====== Exercise materials

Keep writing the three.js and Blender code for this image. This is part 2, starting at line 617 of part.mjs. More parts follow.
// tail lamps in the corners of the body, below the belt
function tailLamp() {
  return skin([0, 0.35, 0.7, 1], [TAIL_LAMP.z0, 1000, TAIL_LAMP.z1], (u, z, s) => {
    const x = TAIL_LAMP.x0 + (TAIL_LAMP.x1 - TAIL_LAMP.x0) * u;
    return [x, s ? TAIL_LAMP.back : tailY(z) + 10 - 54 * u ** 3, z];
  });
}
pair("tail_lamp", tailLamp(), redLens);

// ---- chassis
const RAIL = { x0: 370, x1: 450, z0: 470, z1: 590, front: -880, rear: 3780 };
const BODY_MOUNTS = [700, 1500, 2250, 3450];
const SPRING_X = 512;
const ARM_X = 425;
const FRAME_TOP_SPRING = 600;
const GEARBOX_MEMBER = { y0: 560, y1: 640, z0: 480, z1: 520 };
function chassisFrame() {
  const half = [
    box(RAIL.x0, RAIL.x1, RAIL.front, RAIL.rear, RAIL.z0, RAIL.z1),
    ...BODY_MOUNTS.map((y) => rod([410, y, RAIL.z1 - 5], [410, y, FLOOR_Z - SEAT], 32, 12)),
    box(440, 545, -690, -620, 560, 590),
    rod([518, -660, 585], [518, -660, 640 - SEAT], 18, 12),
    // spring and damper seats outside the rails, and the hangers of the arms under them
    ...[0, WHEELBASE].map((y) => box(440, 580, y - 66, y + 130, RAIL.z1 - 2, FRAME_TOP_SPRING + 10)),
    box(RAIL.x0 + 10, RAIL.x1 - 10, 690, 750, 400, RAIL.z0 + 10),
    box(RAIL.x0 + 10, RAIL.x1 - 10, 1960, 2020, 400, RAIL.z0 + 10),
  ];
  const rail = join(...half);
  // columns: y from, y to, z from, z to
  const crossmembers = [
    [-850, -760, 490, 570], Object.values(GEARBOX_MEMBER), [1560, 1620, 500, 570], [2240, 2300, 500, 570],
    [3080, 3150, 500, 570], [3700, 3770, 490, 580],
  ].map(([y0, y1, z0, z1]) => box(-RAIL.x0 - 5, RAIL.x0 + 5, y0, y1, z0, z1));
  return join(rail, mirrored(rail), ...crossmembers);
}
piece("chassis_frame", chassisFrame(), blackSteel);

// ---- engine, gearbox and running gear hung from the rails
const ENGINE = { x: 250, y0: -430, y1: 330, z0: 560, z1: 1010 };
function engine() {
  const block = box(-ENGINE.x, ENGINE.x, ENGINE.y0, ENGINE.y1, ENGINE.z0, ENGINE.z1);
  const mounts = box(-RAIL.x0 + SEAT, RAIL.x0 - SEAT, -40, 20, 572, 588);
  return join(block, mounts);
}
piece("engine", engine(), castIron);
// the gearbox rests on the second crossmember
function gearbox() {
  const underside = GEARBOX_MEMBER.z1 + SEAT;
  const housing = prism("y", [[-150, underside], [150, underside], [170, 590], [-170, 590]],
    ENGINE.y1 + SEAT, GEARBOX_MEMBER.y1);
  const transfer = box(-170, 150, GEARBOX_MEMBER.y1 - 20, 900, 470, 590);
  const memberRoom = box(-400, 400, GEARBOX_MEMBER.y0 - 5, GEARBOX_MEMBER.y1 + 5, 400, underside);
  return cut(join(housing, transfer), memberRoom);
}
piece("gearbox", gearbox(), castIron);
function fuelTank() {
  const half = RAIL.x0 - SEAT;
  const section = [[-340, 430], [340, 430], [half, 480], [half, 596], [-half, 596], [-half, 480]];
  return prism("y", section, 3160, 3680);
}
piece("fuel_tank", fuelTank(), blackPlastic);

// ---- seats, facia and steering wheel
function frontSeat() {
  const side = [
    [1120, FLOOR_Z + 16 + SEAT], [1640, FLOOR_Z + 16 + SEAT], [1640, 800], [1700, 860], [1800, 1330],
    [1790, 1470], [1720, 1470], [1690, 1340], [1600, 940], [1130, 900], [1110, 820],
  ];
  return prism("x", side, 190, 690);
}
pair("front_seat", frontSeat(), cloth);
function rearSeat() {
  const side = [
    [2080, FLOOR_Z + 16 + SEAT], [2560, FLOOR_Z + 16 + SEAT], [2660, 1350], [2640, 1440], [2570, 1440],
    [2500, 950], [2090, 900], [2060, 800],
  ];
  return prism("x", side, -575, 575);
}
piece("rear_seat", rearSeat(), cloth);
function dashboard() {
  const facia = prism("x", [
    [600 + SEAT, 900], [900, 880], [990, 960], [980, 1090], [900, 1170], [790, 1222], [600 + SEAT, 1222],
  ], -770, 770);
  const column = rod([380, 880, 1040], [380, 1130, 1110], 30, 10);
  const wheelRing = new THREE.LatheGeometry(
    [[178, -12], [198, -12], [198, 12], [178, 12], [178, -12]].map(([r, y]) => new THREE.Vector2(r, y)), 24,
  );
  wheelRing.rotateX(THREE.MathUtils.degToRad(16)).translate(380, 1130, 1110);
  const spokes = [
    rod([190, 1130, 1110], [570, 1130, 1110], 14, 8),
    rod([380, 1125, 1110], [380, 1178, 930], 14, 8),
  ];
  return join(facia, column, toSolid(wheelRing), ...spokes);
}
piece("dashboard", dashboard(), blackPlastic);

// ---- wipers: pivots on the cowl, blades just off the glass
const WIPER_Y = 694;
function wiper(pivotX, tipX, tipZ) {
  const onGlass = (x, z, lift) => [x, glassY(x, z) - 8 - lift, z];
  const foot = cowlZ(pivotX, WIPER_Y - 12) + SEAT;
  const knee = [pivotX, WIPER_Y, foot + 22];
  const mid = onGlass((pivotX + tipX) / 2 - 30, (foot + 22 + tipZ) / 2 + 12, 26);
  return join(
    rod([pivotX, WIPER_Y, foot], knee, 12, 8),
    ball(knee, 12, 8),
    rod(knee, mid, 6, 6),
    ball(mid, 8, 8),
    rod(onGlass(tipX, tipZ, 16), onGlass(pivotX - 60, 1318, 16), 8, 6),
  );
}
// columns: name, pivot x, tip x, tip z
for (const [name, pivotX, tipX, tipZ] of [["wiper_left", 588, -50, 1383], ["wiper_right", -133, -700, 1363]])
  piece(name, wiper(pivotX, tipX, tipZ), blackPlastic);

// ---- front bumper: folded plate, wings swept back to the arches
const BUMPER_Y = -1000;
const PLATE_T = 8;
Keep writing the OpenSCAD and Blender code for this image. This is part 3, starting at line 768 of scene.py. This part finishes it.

============

[To be done] Each entry is to be returned in full, character for character.

[Task output]
Keep writing the three.js and Blender code for this image. This is part 2, starting at line 617 of part.mjs. More parts follow.
// tail lamps in the corners of the body, below the belt
function tailLamp() {
  return skin([0, 0.35, 0.7, 1], [TAIL_LAMP.z0, 1000, TAIL_LAMP.z1], (u, z, s) => {
    const x = TAIL_LAMP.x0 + (TAIL_LAMP.x1 - TAIL_LAMP.x0) * u;
    return [x, s ? TAIL_LAMP.back : tailY(z) + 10 - 54 * u ** 3, z];
  });
}
pair("tail_lamp", tailLamp(), redLens);

// ---- chassis
const RAIL = { x0: 370, x1: 450, z0: 470, z1: 590, front: -880, rear: 3780 };
const BODY_MOUNTS = [700, 1500, 2250, 3450];
const SPRING_X = 512;
const ARM_X = 425;
const FRAME_TOP_SPRING = 600;
const GEARBOX_MEMBER = { y0: 560, y1: 640, z0: 480, z1: 520 };
function chassisFrame() {
  const half = [
    box(RAIL.x0, RAIL.x1, RAIL.front, RAIL.rear, RAIL.z0, RAIL.z1),
    ...BODY_MOUNTS.map((y) => rod([410, y, RAIL.z1 - 5], [410, y, FLOOR_Z - SEAT], 32, 12)),
    box(440, 545, -690, -620, 560, 590),
    rod([518, -660, 585], [518, -660, 640 - SEAT], 18, 12),
    // spring and damper seats outside the rails, and the hangers of the arms under them
    ...[0, WHEELBASE].map((y) => box(440, 580, y - 66, y + 130, RAIL.z1 - 2, FRAME_TOP_SPRING + 10)),
    box(RAIL.x0 + 10, RAIL.x1 - 10, 690, 750, 400, RAIL.z0 + 10),
    box(RAIL.x0 + 10, RAIL.x1 - 10, 1960, 2020, 400, RAIL.z0 + 10),
  ];
  const rail = join(...half);
  // columns: y from, y to, z from, z to
  const crossmembers = [
    [-850, -760, 490, 570], Object.values(GEARBOX_MEMBER), [1560, 1620, 500, 570], [2240, 2300, 500, 570],
    [3080, 3150, 500, 570], [3700, 3770, 490, 580],
  ].map(([y0, y1, z0, z1]) => box(-RAIL.x0 - 5, RAIL.x0 + 5, y0, y1, z0, z1));
  return join(rail, mirrored(rail), ...crossmembers);
}
piece("chassis_frame", chassisFrame(), blackSteel);

// ---- engine, gearbox and running gear hung from the rails
const ENGINE = { x: 250, y0: -430, y1: 330, z0: 560, z1: 1010 };
function engine() {
  const block = box(-ENGINE.x, ENGINE.x, ENGINE.y0, ENGINE.y1, ENGINE.z0, ENGINE.z1);
  const mounts = box(-RAIL.x0 + SEAT, RAIL.x0 - SEAT, -40, 20, 572, 588);
  return join(block, mounts);
}
piece("engine", engine(), castIron);
// the gearbox rests on the second crossmember
function gearbox() {
  const underside = GEARBOX_MEMBER.z1 + SEAT;
  const housing = prism("y", [[-150, underside], [150, underside], [170, 590], [-170, 590]],
    ENGINE.y1 + SEAT, GEARBOX_MEMBER.y1);
  const transfer = box(-170, 150, GEARBOX_MEMBER.y1 - 20, 900, 470, 590);
  const memberRoom = box(-400, 400, GEARBOX_MEMBER.y0 - 5, GEARBOX_MEMBER.y1 + 5, 400, underside);
  return cut(join(housing, transfer), memberRoom);
}
piece("gearbox", gearbox(), castIron);
function fuelTank() {
  const half = RAIL.x0 - SEAT;
  const section = [[-340, 430], [340, 430], [half, 480], [half, 596], [-half, 596], [-half, 480]];
  return prism("y", section, 3160, 3680);
}
piece("fuel_tank", fuelTank(), blackPlastic);

// ---- seats, facia and steering wheel
function frontSeat() {
  const side = [
    [1120, FLOOR_Z + 16 + SEAT], [1640, FLOOR_Z + 16 + SEAT], [1640, 800], [1700, 860], [1800, 1330],
    [1790, 1470], [1720, 1470], [1690, 1340], [1600, 940], [1130, 900], [1110, 820],
  ];
  return prism("x", side, 190, 690);
}
pair("front_seat", frontSeat(), cloth);
function rearSeat() {
  const side = [
    [2080, FLOOR_Z + 16 + SEAT], [2560, FLOOR_Z + 16 + SEAT], [2660, 1350], [2640, 1440], [2570, 1440],
    [2500, 950], [2090, 900], [2060, 800],
  ];
  return prism("x", side, -575, 575);
}
piece("rear_seat", rearSeat(), cloth);
function dashboard() {
  const facia = prism("x", [
    [600 + SEAT, 900], [900, 880], [990, 960], [980, 1090], [900, 1170], [790, 1222], [600 + SEAT, 1222],
  ], -770, 770);
  const column = rod([380, 880, 1040], [380, 1130, 1110], 30, 10);
  const wheelRing = new THREE.LatheGeometry(
    [[178, -12], [198, -12], [198, 12], [178, 12], [178, -12]].map(([r, y]) => new THREE.Vector2(r, y)), 24,
  );
  wheelRing.rotateX(THREE.MathUtils.degToRad(16)).translate(380, 1130, 1110);
  const spokes = [
    rod([190, 1130, 1110], [570, 1130, 1110], 14, 8),
    rod([380, 1125, 1110], [380, 1178, 930], 14, 8),
  ];
  return join(facia, column, toSolid(wheelRing), ...spokes);
}
piece("dashboard", dashboard(), blackPlastic);

// ---- wipers: pivots on the cowl, blades just off the glass
const WIPER_Y = 694;
function wiper(pivotX, tipX, tipZ) {
  const onGlass = (x, z, lift) => [x, glassY(x, z) - 8 - lift, z];
  const foot = cowlZ(pivotX, WIPER_Y - 12) + SEAT;
  const knee = [pivotX, WIPER_Y, foot + 22];
  const mid = onGlass((pivotX + tipX) / 2 - 30, (foot + 22 + tipZ) / 2 + 12, 26);
  return join(
    rod([pivotX, WIPER_Y, foot], knee, 12, 8),
    ball(knee, 12, 8),
    rod(knee, mid, 6, 6),
    ball(mid, 8, 8),
    rod(onGlass(tipX, tipZ, 16), onGlass(pivotX - 60, 1318, 16), 8, 6),
  );
}
// columns: name, pivot x, tip x, tip z
for (const [name, pivotX, tipX, tipZ] of [["wiper_left", 588, -50, 1383], ["wiper_right", -133, -700, 1363]])
  piece(name, wiper(pivotX, tipX, tipZ), blackPlastic);

// ---- front bumper: folded plate, wings swept back to the arches
const BUMPER_Y = -1000;
const PLATE_T = 8;
Keep writing the OpenSCAD and Blender code for this image. This is part 3, starting at line 768 of scene.py. This part finishes it.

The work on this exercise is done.